### Problem to solve
Quote every line from the top of the listing down to and including the line that contains "CEILING_HEIGHT = 1.6".

### Supplied data
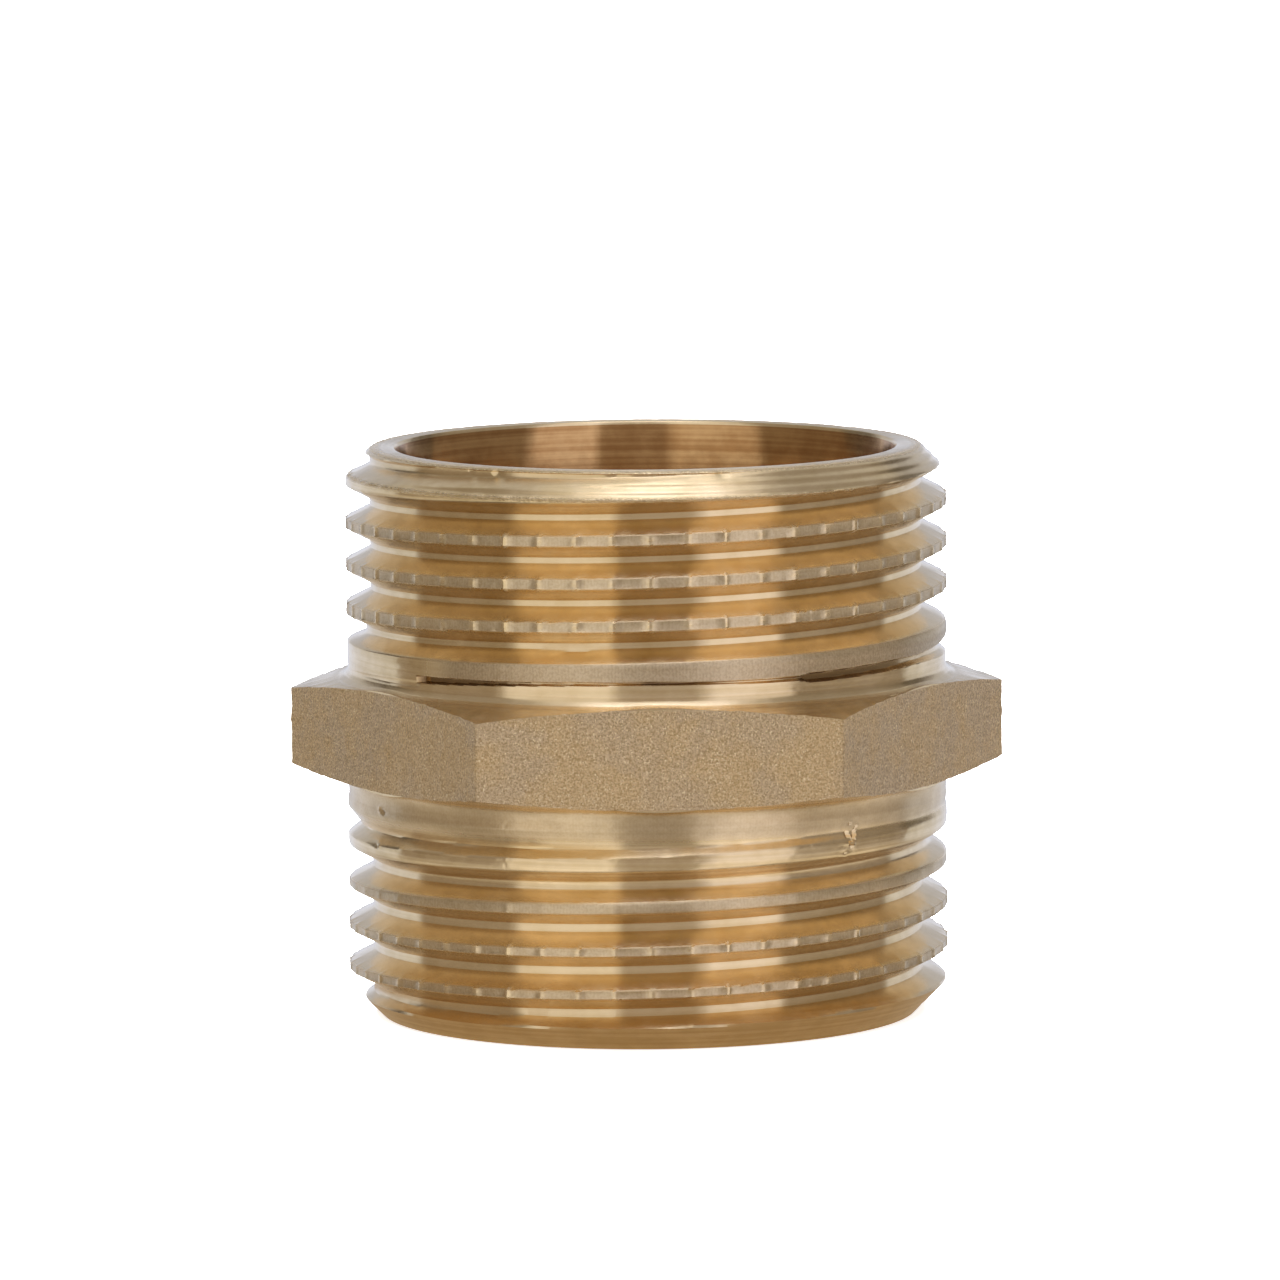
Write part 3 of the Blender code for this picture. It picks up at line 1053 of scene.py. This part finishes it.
# Floor: its reach and the size and height of the light over it are in metres, the power in watts
WHITE = (1.0, 1.0, 1.0, 1.0)
BLACK = (0.0, 0.0, 0.0, 1.0)
FLOOR_WHITE = (0.93, 0.93, 0.93, 1.0)
FLOOR_GLOW = 0.75
FLOOR_REACH = 6.0
FLOOR_DEPTH = 0.02
SHADE_RADIUS = 21.2
SHADE_SIDES = 48
SHADE_DEPTH = 0.01
# Painted shade: the glow of the disc round the foot, which the metal mirrors in place of the floor's shadow
PAINTED_GROUND_SHADE = (0.38, 0.28, 0.17, 1.0)
CEILING_SIZE = 2.4
CEILING_POWER = 300.0
CEILING_HEIGHT = 1.6


def glowing_material(name, colour, roughness, glow, strength):
    material = bpy.data.materials.new(name)
    material.use_nodes = True
    shader = material.node_tree.nodes["Principled BSDF"]
    shader.inputs["Base Color"].default_value = colour
    shader.inputs["Roughness"].default_value = roughness
    shader.inputs["Emission Color"].default_value = glow
    shader.inputs["Emission Strength"].default_value = strength
    return material


def flat_piece(name, points, depth, material):
    """One level face, depth millimetres below the ground."""
    mesh = bpy.data.meshes.new(name)
    mesh.from_pydata(points, [], [tuple(range(len(points)))])
    mesh.materials.append(material)
    piece = bpy.data.objects.new(name, mesh)
    bpy.context.scene.collection.objects.link(piece)
    piece.location.z = -depth * MM
    return piece


def floor():
    """A plain white floor, which the metal doesn't mirror."""
    corners = [(-1, -1), (1, -1), (1, 1), (-1, 1)]
    points = [(x * FLOOR_REACH, y * FLOOR_REACH, 0) for x, y in corners]
    material = glowing_material("floor_white", FLOOR_WHITE, 0.9, WHITE, FLOOR_GLOW)
    piece = flat_piece("floor", points, FLOOR_DEPTH, material)
    piece.visible_glossy = False


def ground_shade():
    """A glowing disc with the painted shade of the floor round the foot of the nipple, which only the metal
    mirrors.
    """
    turns = [FULL_TURN * side / SHADE_SIDES for side in range(SHADE_SIDES)]
    points = [(SHADE_RADIUS * MM * math.cos(turn), SHADE_RADIUS * MM * math.sin(turn), 0) for turn in turns]
    material = glowing_material("painted_floor_shade", BLACK, 0.5, PAINTED_GROUND_SHADE, 1.0)
    piece = flat_piece("ground_shade", points, SHADE_DEPTH, material)
    piece.visible_camera = False
    piece.visible_diffuse = False
    piece.visible_shadow = False


def ceiling_light():
    """A large soft light for the floor; the metal reflects the studio instead."""
    data = bpy.data.lights.new("ceiling_light", "AREA")
    data.shape = "DISK"
    data.size = CEILING_SIZE
    data.energy = CEILING_POWER
    light = bpy.data.objects.new("ceiling_light", data)
    bpy.context.scene.collection.objects.link(light)
    light.location = (0.0, 0.0, CEILING_HEIGHT)
    light.visible_glossy = False


# The studio around the object, as bands of light by azimuth: 0 is towards the camera's side and
# 90 towards +X. Each entry starts a band: azimuth, colour.
COOL_WHITE = (0.75, 0.82, 0.99)
LEFT_GAP = (0.28, 0.24, 0.20)
RIGHT_GAP = (0.28, 0.255, 0.24)
BACK_STRIP = (0.12, 0.11, 0.10)
BACK_WHITE = (0.52, 0.55, 0.63)
HIGH_BACK = (0.60, 0.62, 0.66)
LOW_BACK = (0.55, 0.54, 0.55)
STEEP_BACK = (0.50, 0.49, 0.49)
CEILING_BACK = (1.6, 1.7, 2.0)
SOFTBOXES = [(-59, (0.82, 0.82, 0.85)), (-14.5, (0.41, 0.375, 0.36)), (21, (0.92, 0.93, 1.08))]
WALL_BANDS = [(-180, COOL_WHITE), (-113, LEFT_GAP), *SOFTBOXES, (55, RIGHT_GAP), (116, COOL_WHITE)]
STRIP_BANDS = [(-180, BACK_WHITE), (-143, BACK_STRIP), (-113, LEFT_GAP), *SOFTBOXES,
               (55, RIGHT_GAP), (116, BACK_STRIP), (143, BACK_WHITE)]
UPPER_BANDS = [(-180, HIGH_BACK), (-134, (0.34, 0.32, 0.30)), *SOFTBOXES,
               (55, (0.34, 0.33, 0.33)), (132, HIGH_BACK)]
NEAR_GROUND_BANDS = [(-180, LOW_BACK), (-124, (0.68, 0.66, 0.63)), (-59, (1.15, 1.14, 1.14)),
                     (-14.5, (0.55, 0.53, 0.51)), (21, (1.20, 1.19, 1.25)),
                     (55, (0.95, 0.92, 0.92)), (116, LOW_BACK)]
STEEP_GROUND_BANDS = [(-180, STEEP_BACK), (-130, (0.13, 0.115, 0.10)), (-59, (0.75, 0.76, 0.78)),
                      (-14.5, (0.24, 0.225, 0.21)), (21, (0.75, 0.76, 0.82)),
                      (55, (0.20, 0.19, 0.18)), (116, STEEP_BACK)]
CEILING_BANDS = [(-180, CEILING_BACK), (-140, (0.75, 0.79, 0.92)), (-55, (2.5, 2.7, 3.4)),
                 (62, (1.1, 1.15, 1.3)), (140, CEILING_BACK)]

# Half the width over which one band turns into the next, in degrees
BAND_EDGE = 2.5

# The layers over the walls, in the order in which they cover each other: the elevations, in degrees,
# between which each comes in, and its bands
LAYERS_ABOVE = [(3.0, 8.0, STRIP_BANDS), (26.0, 34.0, UPPER_BANDS), (60.0, 70.0, CEILING_BANDS)]
LAYERS_BELOW = [(-22.0, -12.0, NEAR_GROUND_BANDS), (-50.0, -38.0, STEEP_GROUND_BANDS)]


def band_ramp(graph, azimuth, bands):
    """Colours round the studio; azimuth runs from 0 to 1 over the whole turn."""
    made = graph.node("ShaderNodeValToRGB")
    graph.link(azimuth, made.inputs[0])
    previous = bands[0][1]
    places = [(0.0, previous)]
    for degrees, colour in bands[1:]:
        places.append(((degrees - BAND_EDGE + 180) / 360, previous))
        places.append(((degrees + BAND_EDGE + 180) / 360, colour))
        previous = colour
    stops = made.color_ramp.elements
    while len(stops) < len(places):
        stops.new(0.5)
    for stop, (place, colour) in zip(stops, places):
        stop.position = place
        stop.color = (*colour, 1.0)
    return made.outputs[0]


def studio_world():
    """The studio that the metal mirrors, behind a white background for the camera."""
    world = bpy.data.worlds.new("studio")
    bpy.context.scene.world = world
    world.use_nodes = True
    graph = Graph(world.node_tree)
    parts = graph.node("ShaderNodeSeparateXYZ")
    graph.link(graph.node("ShaderNodeTexCoord").outputs["Generated"], parts.inputs[0])
    x, y, z = parts.outputs
    turn = graph.math("DIVIDE", graph.math("ARCTAN2", x, graph.times(y, -1.0)), FULL_TURN)
    azimuth = graph.plus(turn, 0.5)
    elevation = graph.math("DEGREES", graph.math("ARCSINE", z))
    colour = band_ramp(graph, azimuth, WALL_BANDS)
    for low, high, bands in LAYERS_ABOVE:
        share = graph.ramp(elevation, low, high)
        colour = graph.mix_colour(share, colour, band_ramp(graph, azimuth, bands))
    for low, high, bands in LAYERS_BELOW:
        share = graph.ramp(elevation, low, high, 1.0, 0.0)
        colour = graph.mix_colour(share, colour, band_ramp(graph, azimuth, bands))
    camera_ray = graph.node("ShaderNodeLightPath").outputs["Is Camera Ray"]
    background = world.node_tree.nodes["Background"]
    graph.link(graph.mix_colour(camera_ray, colour, WHITE), background.inputs["Color"])
    background.inputs["Strength"].default_value = 1.0


def camera():
    """The camera circles a pivot on the axis, looks at a point beside it and is slightly rolled."""
    data = bpy.data.cameras.new("camera")
    data.lens = CAMERA_LENS
    data.sensor_width = CAMERA_SENSOR
    data.clip_start, data.clip_end = CAMERA_CLIP
    turned = Matrix.Rotation(math.radians(CAMERA_AZIMUTH), 4, "Z")
    elevation = math.radians(CAMERA_ELEVATION)
    pivot = Vector((0.0, 0.0, CAMERA_PIVOT_HEIGHT))
    place = pivot + CAMERA_DISTANCE * Vector((0.0, -math.cos(elevation), math.sin(elevation)))
    place = turned @ (place * MM)
    aim = turned @ (Vector(CAMERA_AIM) * MM)
    facing = (aim - place).to_track_quat("-Z", "Y").to_matrix().to_4x4()
    rolled = facing @ Matrix.Rotation(-math.radians(CAMERA_ROLL), 4, "Z")
    made = bpy.data.objects.new("camera", data)
    bpy.context.scene.collection.objects.link(made)
    made.matrix_world = Matrix.Translation(place) @ rolled
    bpy.context.scene.camera = made


nipple()
floor()
ground_shade()
ceiling_light()
studio_world()
camera()
bpy.context.scene.view_settings.view_transform = "Standard"

bpy.context.view_layer.update()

### In response
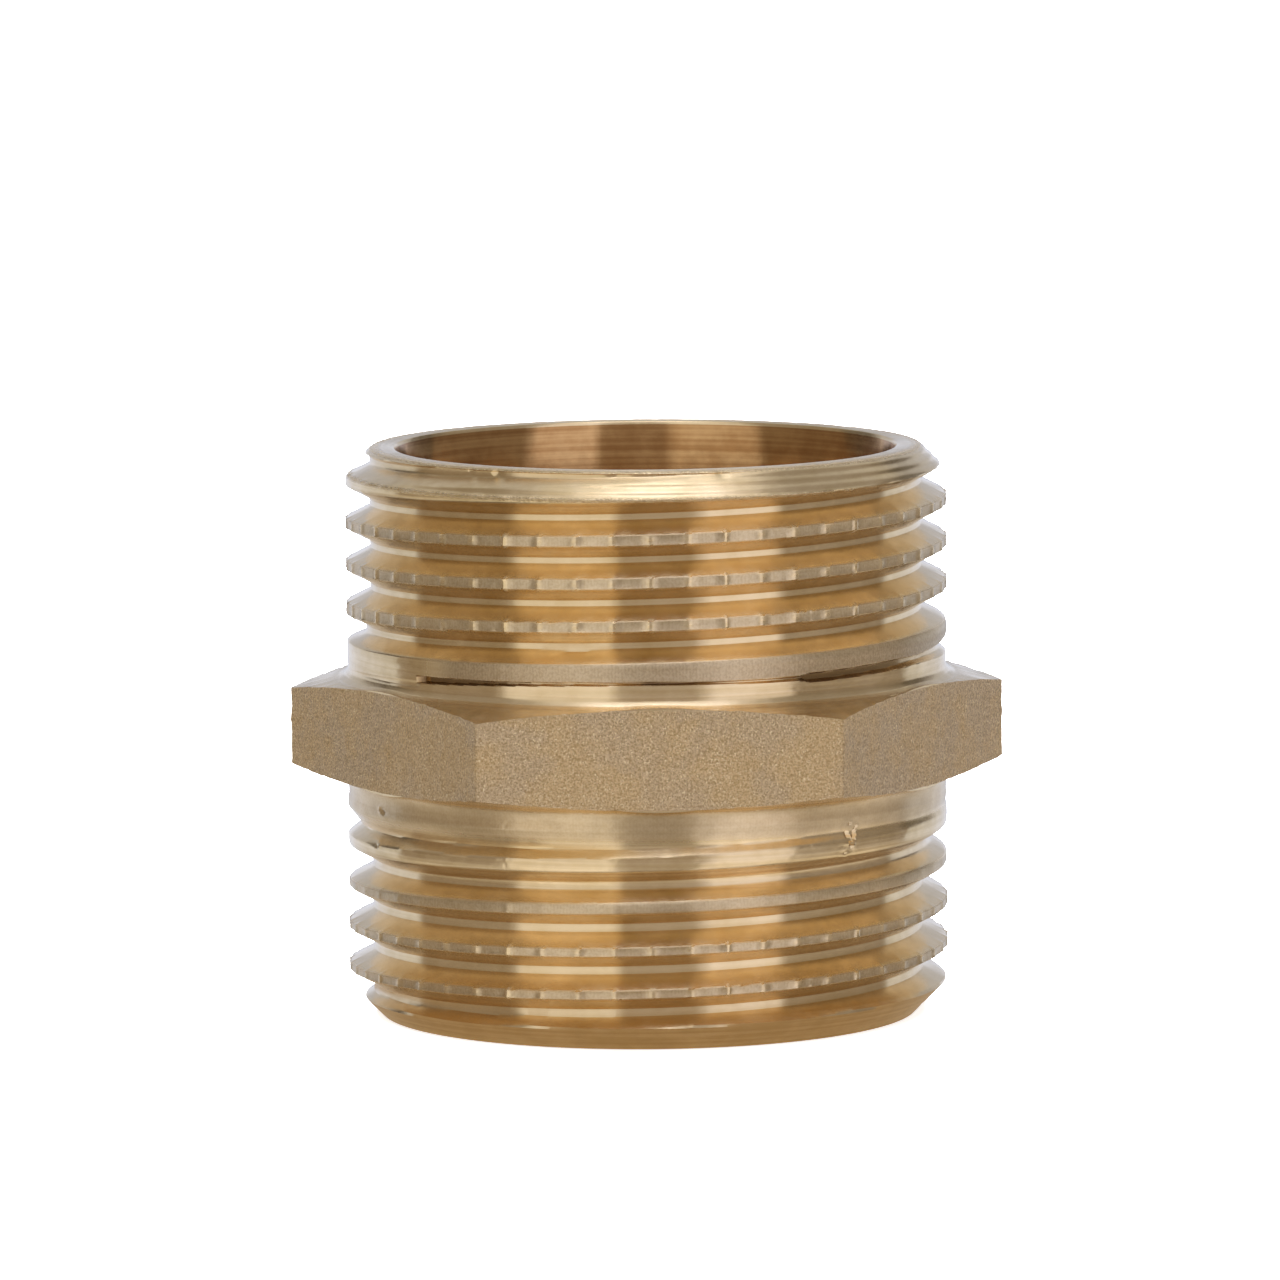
Write part 3 of the Blender code for this picture. It picks up at line 1053 of scene.py. This part finishes it.
# Floor: its reach and the size and height of the light over it are in metres, the power in watts
WHITE = (1.0, 1.0, 1.0, 1.0)
BLACK = (0.0, 0.0, 0.0, 1.0)
FLOOR_WHITE = (0.93, 0.93, 0.93, 1.0)
FLOOR_GLOW = 0.75
FLOOR_REACH = 6.0
FLOOR_DEPTH = 0.02
SHADE_RADIUS = 21.2
SHADE_SIDES = 48
SHADE_DEPTH = 0.01
# Painted shade: the glow of the disc round the foot, which the metal mirrors in place of the floor's shadow
PAINTED_GROUND_SHADE = (0.38, 0.28, 0.17, 1.0)
CEILING_SIZE = 2.4
CEILING_POWER = 300.0
CEILING_HEIGHT = 1.6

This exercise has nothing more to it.